Prompt: Copy out all of the data exactly as it appears.

Supplied data:
+-------+
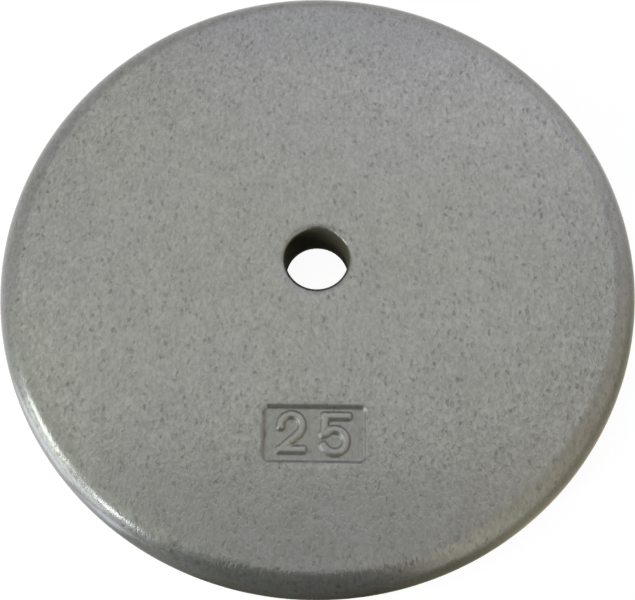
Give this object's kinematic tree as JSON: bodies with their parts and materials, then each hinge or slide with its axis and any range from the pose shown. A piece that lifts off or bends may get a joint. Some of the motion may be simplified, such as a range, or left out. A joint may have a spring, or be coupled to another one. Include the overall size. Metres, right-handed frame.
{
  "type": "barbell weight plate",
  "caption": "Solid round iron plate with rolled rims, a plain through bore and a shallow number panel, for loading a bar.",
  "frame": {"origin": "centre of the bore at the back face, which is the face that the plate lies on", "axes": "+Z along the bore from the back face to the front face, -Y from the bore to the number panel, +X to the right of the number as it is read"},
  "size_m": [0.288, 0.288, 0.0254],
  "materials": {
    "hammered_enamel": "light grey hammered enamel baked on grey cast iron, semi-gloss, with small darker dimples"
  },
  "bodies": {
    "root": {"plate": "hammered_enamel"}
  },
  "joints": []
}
+-------+
Result:
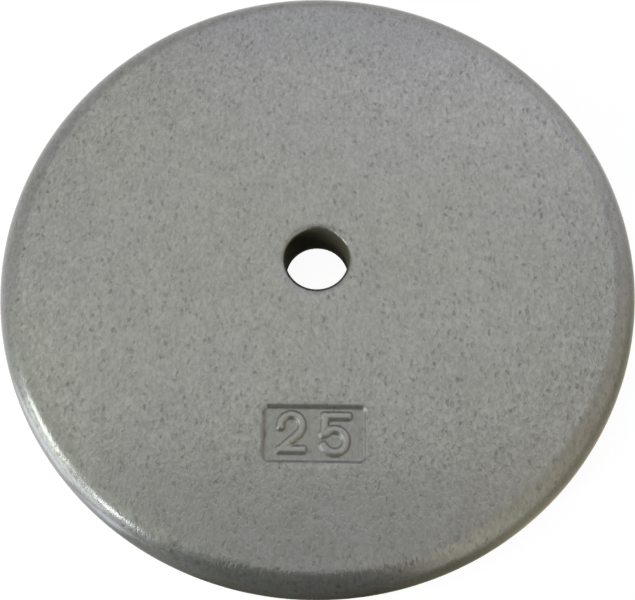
Give this object's kinematic tree as JSON: bodies with their parts and materials, then each hinge or slide with its axis and any range from the pose shown. A piece that lifts off or bends may get a joint. Some of the motion may be simplified, such as a range, or left out. A joint may have a spring, or be coupled to another one. Include the overall size. Metres, right-handed frame.
{
  "type": "barbell weight plate",
  "caption": "Solid round iron plate with rolled rims, a plain through bore and a shallow number panel, for loading a bar.",
  "frame": {"origin": "centre of the bore at the back face, which is the face that the plate lies on", "axes": "+Z along the bore from the back face to the front face, -Y from the bore to the number panel, +X to the right of the number as it is read"},
  "size_m": [0.288, 0.288, 0.0254],
  "materials": {
    "hammered_enamel": "light grey hammered enamel baked on grey cast iron, semi-gloss, with small darker dimples"
  },
  "bodies": {
    "root": {"plate": "hammered_enamel"}
  },
  "joints": []
}